Streit über Zugang zu staatlichen Statistiken
Grüne und FPÖ vermissen in der aktuellen Novelle des Bundesstatistikgesetzes eine Bestimmung, die staatliche Stellen dazu verpflichten würde, mit Steuergeldern finanzierte Statistiken auch vollumfänglich zugänglich zu machen. Die Grünen kritisieren die geplante Zusammenführung von statistischen Daten mit Verwaltungsdaten.
Der Verfassungsausschuss des Nationalrats hat am Mittwoch über von der Regierung vorgeschlagene Änderungen im Bundesstatistikgesetz debattiert. Dabei sprachen sich die Abgeordneten Daniela Musiol (Grüne) und Peter Fichtenbauer (FPÖ) gegen eine Bestimmung aus, welche die Veröffentlichungspflicht von in Auftrag gegebenen Statistiken auch weiterhin eingeschränkt lassen würde.
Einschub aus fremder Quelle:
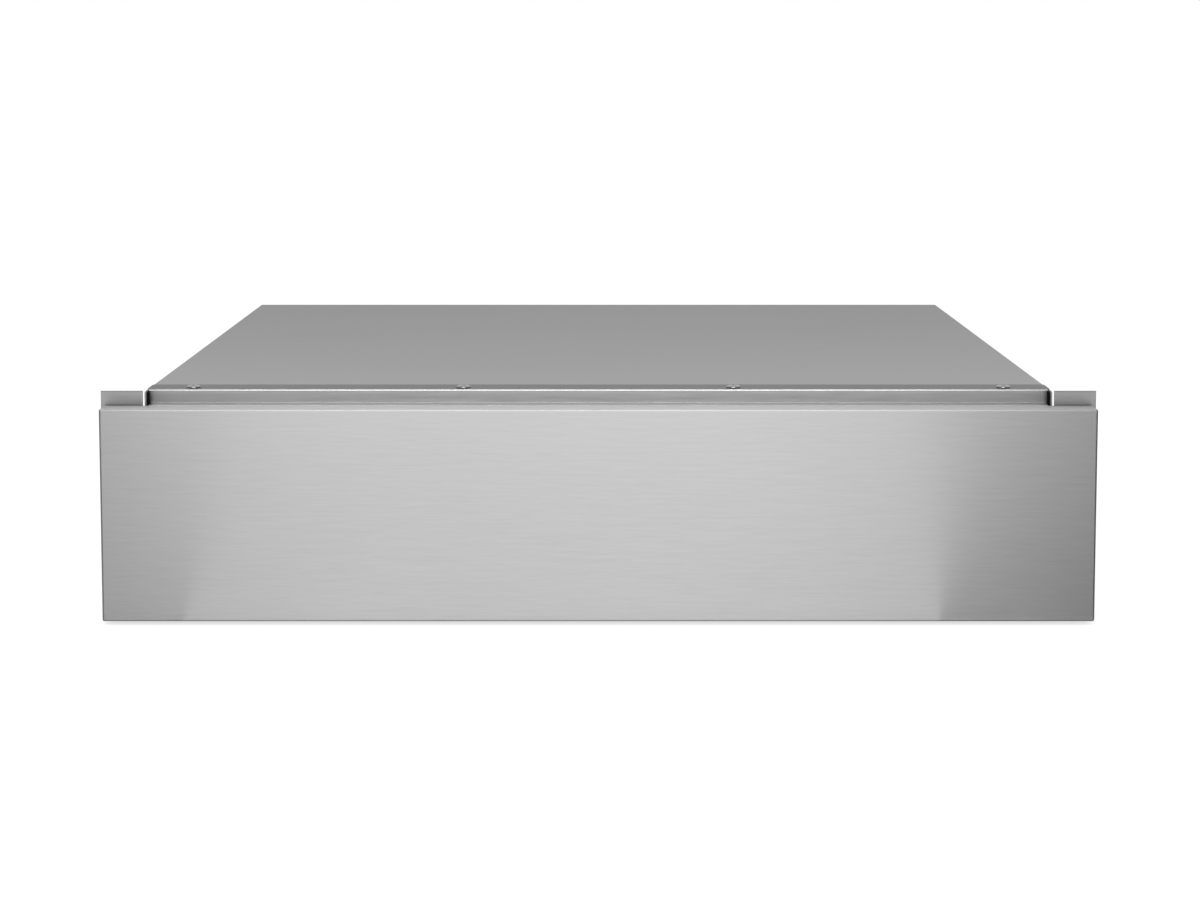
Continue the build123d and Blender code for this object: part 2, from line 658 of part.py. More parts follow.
with BuildPart() as lever_pins:
    for side in (left, right):
        with BuildSketch(Plane.YZ.offset(side * (x_inner - slide_thickness))):
            with Locations((y_pivot, slide_centre)):
                Circle(pivot_radius)
        extrude(amount=side * (slide_thickness - u_lever + edge_play))
        with BuildSketch(Plane.YZ.offset(side * (x_inner - u_lever + edge_play))):
            with Locations((y_pivot, slide_centre)):
                Circle(pivot_radius * 1.6)
        extrude(amount=side * pin_head)
lever_pins.part.label = "lever_pins"
export_step(lever_pins.part, "parts/lever_pins.step")

# Touch latch
z_arm = z_latch - latch_housing[2] / 2 - latch_arm
x_ear = latch_housing[0] / 2 + latch_ear
latch_arm_spots = [(0, y_housing_back - latch_housing[1] * f, z_arm) for f in (0.2, 0.7)]
with BuildPart() as latch_bracket:
    with BuildSketch(Plane.YZ.offset(-x_ear)):
        add(folded([(y_housing + latch_cap, z_arm), (y_rear_inner, z_arm),
                    (y_rear_inner, z_latch + latch_housing[2] / 2)], latch_arm))
    extrude(amount=2 * x_ear)
    for side in (left, right):
        add(block((side * x_ear - latch_ear, y_housing, z_arm - beyond),
                  (side * x_ear + latch_ear, y_housing_back - bend_inside, z_latch)), mode=Mode.SUBTRACT)
    with Locations(*facing((0, 1, 0), latch_plate_spots)):
        Hole(rivet_hole, depth=through)
    with Locations(*facing((0, 0, -1), latch_arm_spots)):
        Hole(rivet_hole, depth=through)
latch_bracket.part.label = "latch_bracket"
export_step(latch_bracket.part, "parts/latch_bracket.step")

housing_plane = Plane(origin=(0, y_housing_back, z_latch), x_dir=(1, 0, 0), z_dir=(0, -1, 0))
bore_back = y_housing_back - latch_cap
with BuildPart() as latch_housing_body:
    with BuildSketch(housing_plane):
        RectangleRounded(latch_housing[0], latch_housing[2], fold)
    extrude(amount=latch_housing[1] - latch_cap)
    with BuildSketch(housing_plane.offset(latch_cap)):
        Circle(latch_bore)
    extrude(amount=latch_housing[1], mode=Mode.SUBTRACT)
    with Locations(*facing((0, 0, -1), [(x, y, z + latch_arm) for x, y, z in latch_arm_spots])):
        Hole(rivet_hole, depth=latch_arm + hole_play)
    chamfer(latch_housing_body.faces().sort_by(Axis.Y)[-1].edges().sort_by(Axis.Z)[0], length=bend_inside)
latch_housing_body.part.label = "latch_housing"
export_step(latch_housing_body.part, "parts/latch_housing.step")

with BuildPart() as latch_front_cap:
    with BuildSketch(housing_plane.offset(latch_housing[1] - latch_cap)):
        RectangleRounded(latch_housing[0], latch_housing[2], fold)
        Circle(plunger_radius + 2 * hole_play, mode=Mode.SUBTRACT)
    extrude(amount=latch_cap)
latch_front_cap.part.label = "latch_front_cap"
export_step(latch_front_cap.part, "parts/latch_front_cap.step")

y_collar = y_housing + latch_cap + latch_stroke + stop_play
tip_plane = Plane(origin=(0, y_tip, z_latch), x_dir=(1, 0, 0), z_dir=(0, 1, 0))
with BuildPart() as latch_plunger:
    with BuildSketch(tip_plane.offset(tip_length)):
        Circle(plunger_radius)
    extrude(amount=y_collar - y_tip - tip_length)
    with BuildSketch(tip_plane.offset(y_collar - y_tip)):
        Circle(collar_radius)
    extrude(amount=collar_length)
    with BuildSketch(tip_plane.offset(y_collar - y_tip + collar_length)):
        Circle(stem_radius)
    extrude(amount=stem_length)
latch_plunger.part.label = "latch_plunger"
export_step(latch_plunger.part, "parts/latch_plunger.step")

with BuildPart() as latch_tip:
    with BuildSketch(tip_plane):
        Circle(tip_radius)
    extrude(amount=tip_length)
    chamfer(latch_tip.edges().filter_by(GeomType.CIRCLE).sort_by(Axis.Y)[0], length=tip_length / 4)
latch_tip.part.label = "latch_tip"
export_step(latch_tip.part, "parts/latch_tip.step")

spring_front = y_collar + collar_length + stop_play + spring_wire
spring_span = bore_back - spring_wire - spring_front
with BuildPart() as latch_spring:
    with BuildLine() as coil:
        Helix(pitch=spring_span / spring_turns, height=spring_span, radius=spring_radius,
              center=(0, spring_front, z_latch), direction=(0, 1, 0))
    with BuildSketch(Plane(origin=coil.line @ 0, z_dir=coil.line % 0)):
        RegularPolygon(spring_wire, 6)
    sweep(is_frenet=True)
latch_spring.part.label = "latch_spring"
export_step(latch_spring.part, "parts/latch_spring.step")

with BuildPart() as latch_rivets:
    with Locations(*facing((0, 1, 0), latch_plate_spots)):
        add(rivet(sheet + latch_arm))
    with Locations(*facing((0, 0, -1), latch_arm_spots)):
        add(rivet(2 * latch_arm))
latch_rivets.part.label = "latch_rivets"
export_step(latch_rivets.part, "parts/latch_rivets.step")

# Drawer box
x_box = x_tray - sheet  # inner face of the side walls
x_floor = x_box - bend_inside  # the floor clears the folds beside it
z_wall = tray_floor_height + 2 * sheet  # the end walls stand on the floor
x_floor_rivet = x_tray - tray_flange * 0.6
tray_mid = (y_tray_back + y_panel_back) / 2
tray_rivet_ys = [tray_mid + d for d in spaced(4, tray_rivet_pitch)]
corner_rivets = [(y, z) for y in (y_panel_back + tray_flange * 0.6, y_tray_back - tray_flange * 0.6)
                 for z in (slide_centre - slide_height * 0.65, slide_centre + slide_height * 0.65)]
panel_spots = [(x, y_panel_back + sheet, z) for x in spaced(3, panel_screw_pitch)
               for z in (slide_centre - slide_height * 0.6, slide_centre + slide_height * 0.6)]
striker_spots = [(0, y_striker, z_latch + d) for d in spaced(2, striker[2] * 0.7)]
with BuildPart() as tray_side:
    with BuildSketch(Plane.XZ.offset(-y_tray_back)):
        add(folded([(-x_tray - tray_hem, z_tray_top - sheet), (-x_tray, z_tray_top - sheet),
                    (-x_tray, tray_floor_height), (-x_tray + tray_flange, tray_floor_height)]))
    extrude(amount=y_tray_back - y_panel_back)
    add(block((-x_tray - tray_hem - beyond, y_panel_back - beyond, z_tray_top - 2 * fold),
              (-x_tray, y_web + rail_flange, z_tray_top + beyond)), mode=Mode.SUBTRACT)
    with Locations(*facing((-1, 0, 0), [(-x_tray, y, z) for y, z in corner_rivets])):
        Hole(rivet_hole, depth=through)
    with Locations(*facing((-1, 0, 0), [(-x_tray, y, slide_centre) for y in inner_rivet_ys])):
        Hole(rivet_hole, depth=through)
    with Locations(*facing((-1, 0, 0), [(-x_tray, y_pivot, slide_centre)])):
        Hole(pivot_radius + hole_play, depth=through)
    with Locations(*facing((0, 0, -1), [(-x_floor_rivet, y, tray_floor_height) for y in tray_rivet_ys])):
        Hole(rivet_hole, depth=through)
export_pair(tray_side.part, "tray_side")

with BuildPart() as tray_floor:
    add(block((-x_floor, y_panel_back, tray_floor_height + sheet), (x_floor, y_tray_back, z_wall)))
    for x in spaced(tray_bead_count, x_box * 0.45):
        with Locations((x, tray_mid, tray_floor_height + sheet)):
            add(Rot(180, 0, 90) * pressed_bead(tray_bead_length, bead_width, bead_height))
        with Locations((x, tray_mid, z_wall)):
            add(Rot(180, 0, 90) * pressed_bead(tray_bead_length - 2 * sheet, bead_width - 2 * sheet,
                                               bead_height), mode=Mode.SUBTRACT)
    with Locations(*facing((0, 0, 1), [(side * x_floor_rivet, y, z_wall) for y in tray_rivet_ys
                                       for side in (left, right)])):
        Hole(rivet_hole, depth=through)
tray_floor.part.label = "tray_floor"
export_step(tray_floor.part, "parts/tray_floor.step")

with BuildPart() as tray_front:
    with BuildSketch(Plane.XY.offset(z_wall)):
        add(folded([(-x_box, y_panel_back + tray_flange), (-x_box, y_panel_back), (x_box, y_panel_back),
                    (x_box, y_panel_back + tray_flange)]))
    extrude(amount=z_tray_top - z_wall)
    add(block((-x_box + 2 * fold, y_panel_back + sheet / 2, z_tray_top - sheet),
              (x_box - 2 * fold, y_panel_back + tray_hem, z_tray_top)))
    with Locations(*facing((0, 1, 0), panel_spots)):
        Hole(screw_hole, depth=2 * sheet)
    for side in (left, right):
        with Locations(*facing((side, 0, 0), [(side * x_box, y, z) for y, z in corner_rivets[:2]])):
            Hole(rivet_hole, depth=2 * sheet)
tray_front.part.label = "tray_front"
export_step(tray_front.part, "parts/tray_front.step")

with BuildPart() as tray_back:
    with BuildSketch(Plane.XY.offset(z_wall)):
        add(folded([(x_box, y_tray_back - tray_flange), (x_box, y_tray_back), (-x_box, y_tray_back),
                    (-x_box, y_tray_back - tray_flange)]))
    extrude(amount=z_tray_top - z_wall)
    add(block((-x_box + 2 * fold, y_tray_back - tray_hem, z_tray_top - sheet),
              (x_box - 2 * fold, y_tray_back - sheet / 2, z_tray_top)))
    with Locations(*facing((0, 1, 0), [(x, y_tray_back, z) for x, y, z in striker_spots])):
        Hole(rivet_hole, depth=2 * sheet)
    for side in (left, right):
        with Locations(*facing((side, 0, 0), [(side * x_box, y, z) for y, z in corner_rivets[2:]])):
            Hole(rivet_hole, depth=2 * sheet)
tray_back.part.label = "tray_back"
export_step(tray_back.part, "parts/tray_back.step")

with BuildPart() as tray_rivets:
    with Locations(*facing((-1, 0, 0), [(-x_tray, y, z) for y, z in corner_rivets]),
                   *facing((1, 0, 0), [(x_tray, y, z) for y, z in corner_rivets]),
                   *facing((0, 0, -1), [(side * x_floor_rivet, y, tray_floor_height)
                                        for y in tray_rivet_ys for side in (left, right)])):
        add(two_sheets)
tray_rivets.part.label = "tray_rivets"
export_step(tray_rivets.part, "parts/tray_rivets.step")

with BuildPart() as striker_plate:
    add(block((-striker[0] / 2, y_tray_back, z_latch - striker[2] / 2),
              (striker[0] / 2, y_striker, z_latch + striker[2] / 2)))
    fillet(striker_plate.edges().filter_by(Axis.Y), radius=2 * fold)
    with Locations(*facing((0, 1, 0), striker_spots)):
        Hole(rivet_hole, depth=striker[1] + hole_play)
striker_plate.part.label = "striker_plate"
export_step(striker_plate.part, "parts/striker_plate.step")

with BuildPart() as striker_rivets:
    with Locations(*facing((0, 1, 0), striker_spots)):
        add(rivet(sheet + striker[1]))
striker_rivets.part.label = "striker_rivets"
export_step(striker_rivets.part, "parts/striker_rivets.step")

# Anti-slip mat, loose on the floor
with BuildPart() as drawer_mat:
    with BuildSketch(Plane.XY.offset(z_wall)):
        with Locations((0, tray_mid)):
            RectangleRounded(2 * (x_box - mat_margin), y_tray_back - y_panel_back - 2 * (sheet + mat_margin),
                             mat_margin)
    extrude(amount=mat_thickness)
drawer_mat.part.label = "drawer_mat"
export_step(drawer_mat.part, "parts/drawer_mat.step")

# Front panel: a folded skin with four returns, relief notches in its top corners
x_panel = panel_width / 2
with BuildPart() as panel_cavity:
    add(block((-x_panel + sheet, y_front + sheet, z_panel_bottom + sheet),
              (x_panel - sheet, y_panel_back + fold, z_panel_top - sheet)))
    cavity_edges = panel_cavity.faces().sort_by(Axis.Y)[0].edges()
    fillet(cavity_edges + panel_cavity.edges().filter_by(Axis.Y), radius=bend_inside)

with BuildPart() as front_panel:
    add(block((-x_panel, y_front, z_panel_bottom), (x_panel, y_panel_back, z_panel_top)))
    face_edges = front_panel.faces().sort_by(Axis.Y)[0].edges()
    fillet(face_edges + front_panel.edges().filter_by(Axis.Y), radius=fold)
    add(panel_cavity, mode=Mode.SUBTRACT)
    for side in (left, right):
        add(block((side * x_panel - corner_relief, y_front + sheet, z_panel_top - corner_relief),
                  (side * x_panel + corner_relief, y_front + sheet + relief_depth, z_panel_top + beyond)),
            mode=Mode.SUBTRACT)
front_panel.part.label = "front_panel"
export_step(front_panel.part, "parts/front_panel.step")

# Backing pan: closes and stiffens the panel, its flanges turned forward inside the returns
x_pan = x_panel - sheet - hole_play
z_pan_low = z_panel_bottom + sheet + hole_play
z_pan_high = z_panel_top - sheet - hole_play
with BuildPart() as front_backing:
    add(block((-x_pan, y_panel_back - tray_hem, z_pan_low), (x_pan, y_panel_back, z_pan_high)))
    fillet(front_backing.edges().filter_by(Axis.Y), radius=bend_inside)
    add(block((-x_pan + sheet, y_panel_back - tray_hem - beyond, z_pan_low + sheet),
              (x_pan - sheet, y_panel_back - sheet, z_pan_high - sheet)), mode=Mode.SUBTRACT)
    with Locations(*facing((0, 1, 0), [(x, y_panel_back, z) for x, y, z in panel_spots])):
        Hole(screw_hole, depth=2 * sheet)
front_backing.part.label = "front_backing"
export_step(front_backing.part, "parts/front_backing.step")

with BuildPart() as panel_screws:
    with Locations(*facing((0, 1, 0), panel_spots)):
        add(pan_screw)
panel_screws.part.label = "panel_screws"
export_step(panel_screws.part, "parts/panel_screws.step")
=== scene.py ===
# %% [markdown]
# # A built-in storage drawer
# The object is a low steel drawer unit that is screwed into a kitchen cabinet: a folded case, two mounting
# flanges and a wide brushed front with no handle.

# %% Load the frame
import json
import math
import bmesh
import bpy
from mathutils import Matrix, Vector

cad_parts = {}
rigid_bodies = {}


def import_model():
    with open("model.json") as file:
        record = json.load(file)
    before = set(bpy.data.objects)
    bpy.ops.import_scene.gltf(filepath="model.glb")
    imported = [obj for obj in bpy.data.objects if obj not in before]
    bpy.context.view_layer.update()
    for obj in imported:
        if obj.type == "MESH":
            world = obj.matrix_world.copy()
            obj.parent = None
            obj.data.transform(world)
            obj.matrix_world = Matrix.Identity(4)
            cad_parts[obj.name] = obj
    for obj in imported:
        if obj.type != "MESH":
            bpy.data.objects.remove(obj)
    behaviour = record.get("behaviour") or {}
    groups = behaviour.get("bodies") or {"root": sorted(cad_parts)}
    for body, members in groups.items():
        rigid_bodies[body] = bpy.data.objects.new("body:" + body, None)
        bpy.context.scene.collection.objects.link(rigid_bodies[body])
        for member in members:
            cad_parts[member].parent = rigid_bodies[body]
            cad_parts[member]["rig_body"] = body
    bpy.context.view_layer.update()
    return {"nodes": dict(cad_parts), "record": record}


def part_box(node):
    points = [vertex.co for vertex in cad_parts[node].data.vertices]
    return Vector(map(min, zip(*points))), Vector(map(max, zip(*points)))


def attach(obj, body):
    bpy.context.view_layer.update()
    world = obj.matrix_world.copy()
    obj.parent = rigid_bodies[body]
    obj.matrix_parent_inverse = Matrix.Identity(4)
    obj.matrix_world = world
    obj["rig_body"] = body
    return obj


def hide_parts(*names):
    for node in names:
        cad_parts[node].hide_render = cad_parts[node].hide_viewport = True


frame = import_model()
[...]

Sowohl Arbeiterkammer (AK) als auch Wirtschaftskammer (WKÖ) hätten sich dafür ausgesprochen, dass alle Statistiken, die aus öffentlichen Mitteln finanziert werden, in vollem Umfang veröffentlicht werden müssten.
Einen deshalb von der FPÖ eingebrachten Vertagungsantrag lehnten die Vertreter der Regierungsparteien ab. Wilhelm Molterer (ÖVP) äußerte allerdings Verständnis für die Bedenken der Opposition und versprach, die strittige Bestimmung bis zur Beratung im Plenum nochmals zu prüfen. Man könne beispielsweise zwischen privaten und öffentlichen Auftraggebern der Statistiken unterscheiden und über die Zeitpunkte der Veröffentlichungspflicht diskutieren.
Mahnung zur Offenheit
Staatssekretär Josef Ostermayer zufolge würden bei allen von der Statistik Austria erhobenen Statistiken die Hauptergebnisse veröffentlicht, auch bei jenen, die nicht aufgrund gesetzlicher Verpflichtungen erstellt würden. Die Entscheidung über eine Gesamtveröffentlichung obliege dem Auftraggeber. Die grüne Verfassungssprecherin Daniela Musiol kritisierte das in einer Aussendung vom Mittwoch: "Das ist demokratiepolitisch bedenklich. Es sollte ein Recht auf gleichen und unprivilegierten Zugang zu Informationen bestehen." Sie forderte ÖVP und SPÖ dazu auf, die Veröffentlichungspflicht für Vertragsstatistiken durch einen Abänderungsantrag im Plenum zu ergänzen.
Musiol machte darüber hinaus datenschutzrechtliche Bedenken geltend: "Im europäischen und weltweiten Vergleich ist es undenkbar, statistische Daten und Verwaltungsdaten abzugleichen. Aber genau das sieht das Bundesstatistikgesetz vor."
In der Änderung des Bundesstatistikgesetzes 2000 ist geplant, die aus der Stammzahl natürlicher Personen gebildeten bereichsspezifischen Personenkennzeichen (bPK) bei der Erstellung von Statistiken zu verwenden, "nachdem die Identifizierung der statistischen Einheit durch das Organ der Bundesstatistik nicht mehr benötigt wird", wie es in den Erläuterungen zur Regierungsvorlage heißt. Das Bundeskanzleramt hält diese Vorgehensweise für gesetzeskonform, da "bei der Verwendung von nur indirekt personenbezogenen Daten keine schutzwürdigen Geheimhaltungsinteressen verletzt werden". Außerdem sei es der Statistik Austria "nach Kenntnis des Bundeskanzleramtes" derzeit technisch nicht möglich, die bPK auf die Stammzahl einer betroffenen Person zurückzuführen.
Volkszählung verschoben
Weiterhin beschloss der Verfassungsausschuss mit der Mehrheit der Regierungsparteien, die erste registerbasierte Volkszählung in Österreich nicht, wie ursprünglich geplant, im Jahr 2010, sondern erst 2011 zu veranstalten. Grund für die Verschiebung sind Vorgaben der EU, denn die Verordnung (EG) Nr. 763/2008 verpflichtet die Mitgliedsstaaten dazu, in jedem Jahrzehnt wenigstens eine Volkszählung zu veranstalten. Der Ausschuss billigte einen entsprechenden Gesetzesentwurf der Regierung. Dieser Entwurf sieht auch vor, mehr Menschen als bisher zu befragen. Außerdem ist "zur Wahrung statistischer Qualitätsstandards" künftig der Einsatz von Schätzverfahren erlaubt.